Cultura

France secures support to limit scope of EU-U.S. trade talks

BRUSSELS/PARIS (Reuters) - France has secured backing from other EU member states for the exclusion of the movie and television industries from a proposed free-trade pact between Europe and the United States that it fears could threaten European culture.

France, which is considering a tax on technology giants Apple and Google to finance cultural projects, has long defended a "cultural exception" in trade affairs to protect European arts from Hollywood-driven market forces.

Paris threatened in April to block the start of the EU-U.S. negotiations on the deal unless the audio-visual industry is excluded from the talks.

French Culture Minister Aurelie Filippetti has convinced 13 EU counterparts to sign a letter expressing concern that the powerful U.S. movie business in particular could drown out European culture.

"The European position to exclude audiovisual services from such negotiations must be clearly expressed from the outset," said her letter to the culture minister of Ireland, which holds the six-month rotating presidency of the European Union.

The letter said the exclusion should extend to digital media.

Some EU member states believe ringfencing culture could prompt reciprocal U.S. action, weakening any trade deal and its power to create growth and jobs.
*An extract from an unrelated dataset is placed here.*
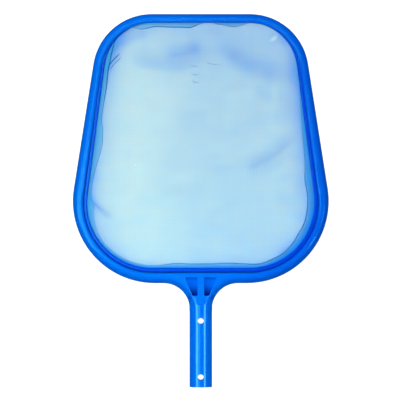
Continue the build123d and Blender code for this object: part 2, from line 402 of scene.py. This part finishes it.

The United States and the European Union aim to start negotiating a Transatlantic free trade pact by June, embracing half of world economic output and a third of all trade. A deal could add 0.5 percent to the EU economy and 0.4 percent to the U.S. economy by 2027, according to the European Commission.

EU Trade Commissioner Karel De Gucht has said the "cultural exception" is not up for negotiation and that member states would still be able to subsidise the industry and set quotas.

However, he has argued that the audiovisual sector should be included in the talks so that EU businesses could benefit from future developments, such as in digital media.

Despite France's defence of its own entertainment industry, many French are avid watchers of Hollywood movies.

British Prime Minister David Cameron said in Washington on Monday that the talks on the proposed pact should cover everything, even "difficult" issues.

Nevertheless, French Trade Minister Nicole Bricq says other EU states are rallying to the French position.

"Little by little, we are being joined by other countries," she told a news conference on Tuesday. "It is hard to imagine that Europe's second largest economy would not get this mandate."

Ireland aims to secure agreement on a common EU negotiating stance at a meeting of trade ministers set for June 14.